Inclusion of nuclear and gas in taxonomy amendments creates controversy
Amendments to the EU taxonomy to include nuclear and gas as sustainable fuel investments will come into force in 2023. While many industrial groups welcomed the measure, climate activists have called it an official validation of greenwash.
The amendment calls into question the definition of sustainable investment, which only serves to further muddy the waters when it comes to SFDR.
Additional SFDR requirements that might be causing compliance concerns
The new SFDR rules allow firms to use estimated data to calculate Principal Adverse Impact Statements (PAIs) when reported data is not available. This could be confusing, especially when it comes to Scope 3 emissions. A further requirement is to align with the EU taxonomy for sustainable activities, which is also creating confusion due to its overall complexity and inclusion of gas and nuclear as sustainable fuels.
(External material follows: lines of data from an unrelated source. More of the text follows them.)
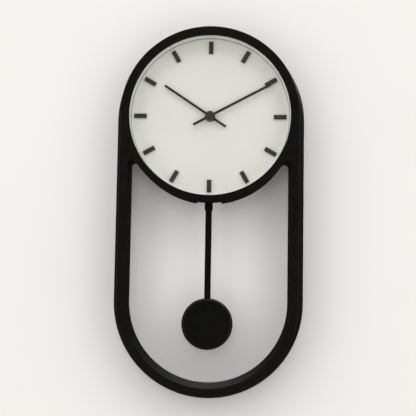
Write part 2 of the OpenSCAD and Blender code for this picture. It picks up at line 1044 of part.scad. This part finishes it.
// Section of the bob's front shell in radius and height: a flat face with a soft round edge
bob_edge = 4.5;
bob_wall = 1.4;
module bob_section() {
    x0 = bob_r - bob_edge;
    y0 = bob_t - bob_edge;
    inner_r = bob_edge - bob_wall;
    outer = [for (a = [0 : 10 : 90]) [x0 + bob_edge * cos(a), y0 + bob_edge * sin(a)]];
    inner = [for (a = [90 : -15 : 0]) [x0 + inner_r * cos(a), y0 + inner_r * sin(a)]];
    polygon(concat([[bob_r - bob_wall, 0], [bob_r, 0]], outer, [[0, bob_t], [0, bob_t - bob_wall]], inner));
}

module bob_front() {
    boss_z = rod_z + rod_t;
    color("#131211")
        facing()
            difference() {
                union() {
                    translate([0, -bob_drop, bob_z])
                        rotate_extrude($fn = 128)
                            bob_section();
                    at([0, -bob_drop], boss_z)
                        cylinder(h = bob_z + bob_t - bob_wall / 2 - boss_z, r = 4, $fn = 48);
                }
                at([0, -bob_drop], boss_z - over)
                    cylinder(h = 3 + over, r = 1.5, $fn = 32);
                block(
                    -rod_w / 2 - 0.1, rod_w / 2 + 0.1, -bob_drop + bob_r - 8, -bob_drop + bob_r + 1,
                    bob_z - over, boss_z + 0.1
                );
            }
}

module bob_cover() {
    color("#171615")
        facing()
            at([0, -bob_drop], bob_z + 0.2)
                difference() {
                    union() {
                        cylinder(h = 1.4, r = bob_r - bob_wall - 0.2, $fn = 128);
                        cylinder(h = rod_z - bob_z - 0.2, r = 4, $fn = 48);
                    }
                    translate([0, 0, -over])
                        cylinder(h = 8, r = 1.7, $fn = 32);
                }
}

module bob_screw() {
    color("#8d9096")
        facing()
            at([0, -bob_drop])
                union() {
                    translate([0, 0, bob_z])
                        cylinder(h = rod_z + rod_t + 2.6 - bob_z, r = 1.48, $fn = 32);
                    translate([0, 0, bob_z - 1.4])
                        cylinder(h = 1.6, r1 = 2.2, r2 = 2.8, $fn = 32);
                }
}

case();
lens();
spacer_ring();
dial_plate();
hour_markers();
dial_screws();
hour_hand();
minute_hand();
hand_cap();
bush_nut();
bush_washer();
gasket();
threaded_bush();
movement_front();
movement_back();
minute_shaft();
clutch_spring();
hour_wheel();
minute_wheel();
setting_knob();
centre_wheel();
third_wheel();
second_wheel();
intermediate_wheel();
rotor();
rotor_magnet();
stator();
coil_core();
coil_bobbin();
motor_coil();
circuit_board();
quartz_crystal();
chip();
battery();
positive_contact();
negative_contact();
drive_coil();
drive_magnet();
drive_lever();
lever_pin();
pendulum_hanger();
hanger_rivet();
pendulum_rod();
bob_front();
bob_cover();
bob_screw();
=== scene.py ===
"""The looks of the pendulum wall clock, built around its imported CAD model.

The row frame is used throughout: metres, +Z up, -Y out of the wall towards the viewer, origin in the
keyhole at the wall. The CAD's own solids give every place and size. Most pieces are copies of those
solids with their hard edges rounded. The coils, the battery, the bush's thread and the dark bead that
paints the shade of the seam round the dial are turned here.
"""

import json
import math

import bmesh
import bpy
from mathutils import Matrix, Vector


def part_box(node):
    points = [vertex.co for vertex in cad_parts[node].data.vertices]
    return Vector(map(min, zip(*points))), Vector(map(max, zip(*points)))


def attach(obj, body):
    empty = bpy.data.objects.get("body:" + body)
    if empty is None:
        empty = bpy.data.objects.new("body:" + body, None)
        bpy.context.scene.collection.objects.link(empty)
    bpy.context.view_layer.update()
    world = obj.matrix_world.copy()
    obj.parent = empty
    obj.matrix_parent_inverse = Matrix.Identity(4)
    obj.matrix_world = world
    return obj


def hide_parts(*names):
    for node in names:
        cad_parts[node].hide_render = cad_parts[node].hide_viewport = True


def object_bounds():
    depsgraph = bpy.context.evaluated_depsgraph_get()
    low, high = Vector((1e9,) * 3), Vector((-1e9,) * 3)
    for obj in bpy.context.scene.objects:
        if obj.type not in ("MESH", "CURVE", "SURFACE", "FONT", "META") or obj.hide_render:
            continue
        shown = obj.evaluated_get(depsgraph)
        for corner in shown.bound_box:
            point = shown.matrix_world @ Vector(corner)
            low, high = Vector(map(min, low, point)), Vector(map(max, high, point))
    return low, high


MM = 0.001

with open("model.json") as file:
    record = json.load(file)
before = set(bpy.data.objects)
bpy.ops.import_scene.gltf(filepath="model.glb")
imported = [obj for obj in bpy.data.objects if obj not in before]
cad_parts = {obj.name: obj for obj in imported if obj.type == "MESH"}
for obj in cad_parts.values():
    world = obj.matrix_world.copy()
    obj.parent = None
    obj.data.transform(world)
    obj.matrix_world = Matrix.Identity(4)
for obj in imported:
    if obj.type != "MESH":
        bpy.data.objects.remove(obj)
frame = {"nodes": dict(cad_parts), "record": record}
cad_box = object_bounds()
NODES = frame["nodes"]
SLOT_OF = {p["node"]: p["material_slot"] for p in frame["record"]["subparts"]}
BODY_OF = {n: b for b, names in frame["record"]["behaviour"]["bodies"].items() for n in names}

# ---- materials ----


class Nodes:
    """A material, or the world, under construction: short calls that add one node each."""

    def __init__(self, name, world=False):
        self.material = (bpy.data.worlds if world else bpy.data.materials).new(name)
        self.material.use_nodes = True
        self.tree = self.material.node_tree
        self.tree.nodes.clear()
        self.output = self.add("ShaderNodeOutputWorld" if world else "ShaderNodeOutputMaterial")
        self.place = self.add("ShaderNodeTexCoord").outputs["Generated" if world else "Object"]

    def add(self, kind, **values):
        node = self.tree.nodes.new(kind)
        for key, value in values.items():
            setattr(node, key, value)
        return node

    def link(self, source, target):
        self.tree.links.new(source, target)

    def stretched(self, scale):
        """Object coordinates multiplied along each axis, for brushed and drawn surfaces."""
        mapping = self.add("ShaderNodeMapping")
        mapping.inputs["Scale"].default_value = scale
        self.link(self.place, mapping.inputs["Vector"])
        return mapping.outputs["Vector"]

    def noise(self, size, detail=3.0, where=None):
        """Noise whose features are about size metres across, from 0 to 1."""
        node = self.add("ShaderNodeTexNoise")
        node.inputs["Scale"].default_value = 1 / size
        node.inputs["Detail"].default_value = detail
        self.link(where or self.place, node.inputs["Vector"])
        return node.outputs["Fac"]

    def span(self, source, low, high, source_low=0.3, source_high=0.7, kind="LINEAR"):
        node = self.add("ShaderNodeMapRange", interpolation_type=kind)
        for key, value in (
            ("From Min", source_low),
            ("From Max", source_high),
            ("To Min", low),
            ("To Max", high),
        ):
            node.inputs[key].default_value = value
        self.link(source, node.inputs["Value"])
        return node.outputs["Result"]

    def times(self, a, b):
        node = self.add("ShaderNodeMath", operation="MULTIPLY")
        self.link(a, node.inputs[0])
        self.link(b, node.inputs[1])
        return node.outputs["Value"]

    def ramp(self, source, *stops, kind="LINEAR"):
        """Colours along a value: each stop is (position, colour)."""
        node = self.add("ShaderNodeValToRGB")
        node.color_ramp.interpolation = kind
        elements = node.color_ramp.elements
        while len(elements) < len(stops):
            elements.new(1.0)
        for element, (position, colour) in zip(elements, stops):
            element.position = position
            element.color = (*colour, 1)
        self.link(source, node.inputs["Fac"])
        return node.outputs["Color"]

    def bump(self, height, depth):
        """A normal pushed in and out by depth metres times the height."""
        node = self.add("ShaderNodeBump")
        node.inputs["Strength"].default_value = 1.0
        node.inputs["Distance"].default_value = depth
        self.link(height, node.inputs["Height"])
        return node.outputs["Normal"]

    def mixed(self, share, first, second):
        """The output is the first shader, or the second where share is 1."""
        mix = self.add("ShaderNodeMixShader")
        self.link(share, mix.inputs["Fac"])
        self.link(first, mix.inputs[1])
        self.link(second, mix.inputs[2])
        self.link(mix.outputs["Shader"], self.output.inputs["Surface"])

    def principled(self, colour, roughness, normal=None, **sockets):
        node = self.add("ShaderNodeBsdfPrincipled")
        self.link(colour, node.inputs["Base Color"])
        self.link(roughness, node.inputs["Roughness"])
        if normal:
            self.link(normal, node.inputs["Normal"])
        for key, value in sockets.items():
            node.inputs[key.replace("_", " ")].default_value = value
        self.link(node.outputs["BSDF"], self.output.inputs["Surface"])
        return self.material


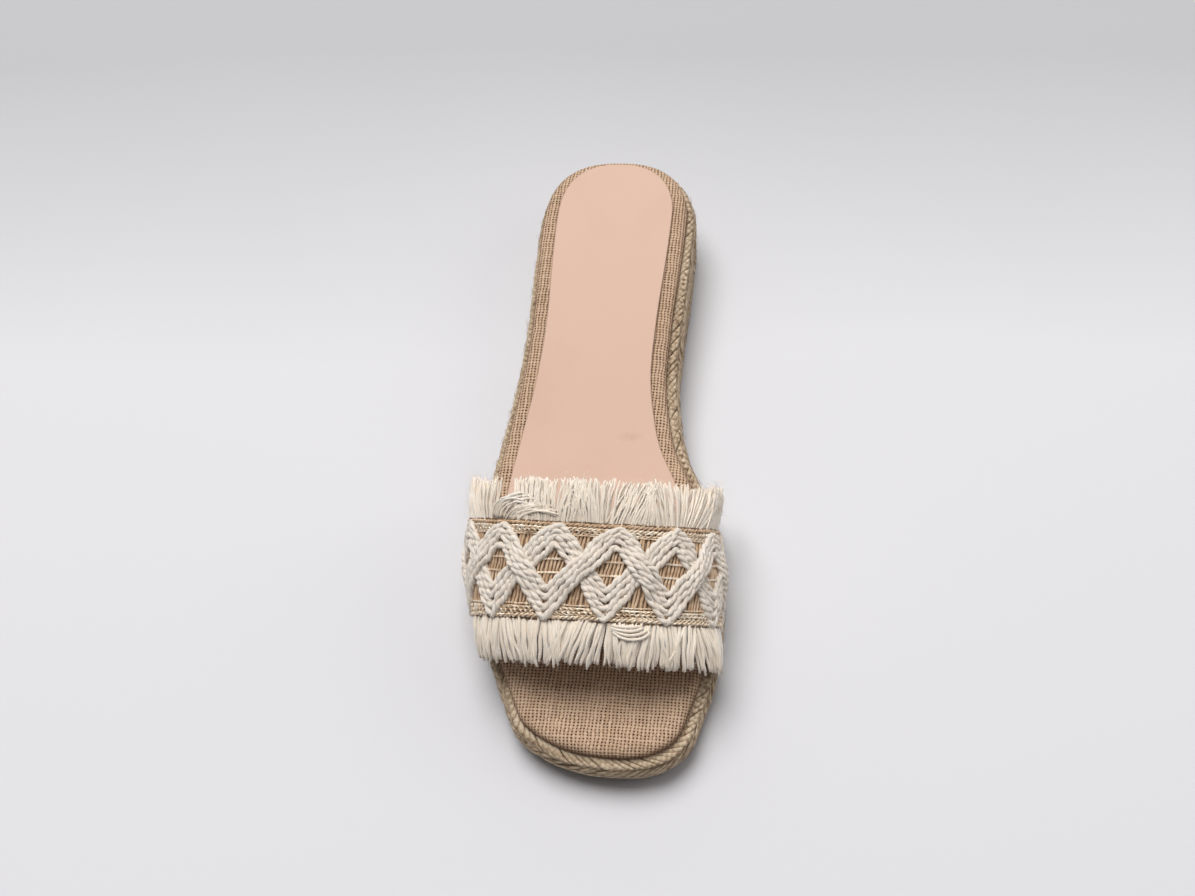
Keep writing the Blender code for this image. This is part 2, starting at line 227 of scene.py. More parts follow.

Accounting for about 75% of a company’s total emissions, Scope 3 emissions also provide important information on the impact of a company’s operations on the environment and society. Allowing the use of estimates could raise concerns over the integrity of sustainable claims, the very thing that the SFDR is designed to protect.
Guidance provided by the ESAs adds to sustainability standards and disclosure confusion
Guidance on the new requirements provided by the joint committee of European Supervisory Authorities (ESAs) may serve to add to the confusion over disclosures. Specifically, this confusion could come from distinguishing between the guidance relating to the PAIS and the DNSH requirement.
In providing clarifications on the level 2 changes in June 2022, the ESAs acknowledged that both PAI considerations and DNSH disclosures use the same adverse impact indicators. It goes on to say, however, that there is no direct link between the two as they apply independently.
The ESAs consist of three members: the European Banking Authority, the European Securities and Markets Authority and the European Insurance and Occupational Pensions Authority.
Concerns over complying with SFDR level 2 requirements lead to fund downgrades
Ahead of changes in the SFDR level 2 disclosure requirements, French asset manager Amundi (PAR:AMUN) changed the classification of most of its Article 9 funds to Article 8, impacting €45 billion worth of fund assets.
A spokesperson for the company said: “While Amundi is pleased to see that regulations have come into force regarding the responsible investment market, with a view to improving transparency and protecting end investors, the current regulatory framework does not yet allow the financial industry to respond in a uniform manner as to what should be considered ‘sustainable’ or not.”
Amundi’s move comes after AXA Investment Management downgraded 21 funds from Article 9 to Article 8, a decision driven by apprehension over compliance with SFDR, according to Morningstar. They are not the only ones: at least $85 billion in industry-wide Article 9 funds are expected to be downgraded in the near future, including those held by Germany’s DWS (GER:DWS).
SFDR complexities causing review delays
Level 1 of requirements under SFDR went into effect in March 2021, while SFDR level 2 was delayed by six months and is going into effect on 1 January 2023.
In a letter to EU regulators dated November 2021, President of the European Commission John Berrigan said this was due to “the length and technical detail of those 13 regulatory technical standards, the time of the submissions to the Commission, and to facilitate the smooth implementation of the delegated act by product manufacturers, financial advisers and supervisors”.
The ESAs announced a further delay in October 2022, extending the review of key indicators in the PAIs past the original deadline of 28 April 2023. The ESAs said the 1 January 2023 deadline for level 2 rules remains intact, although industry preparedness remains a question.
Additional pushback from the industry could introduce more delays, and reduce the effectiveness of the SFDR being a tool for the EU to achieve its sustainable finance agenda.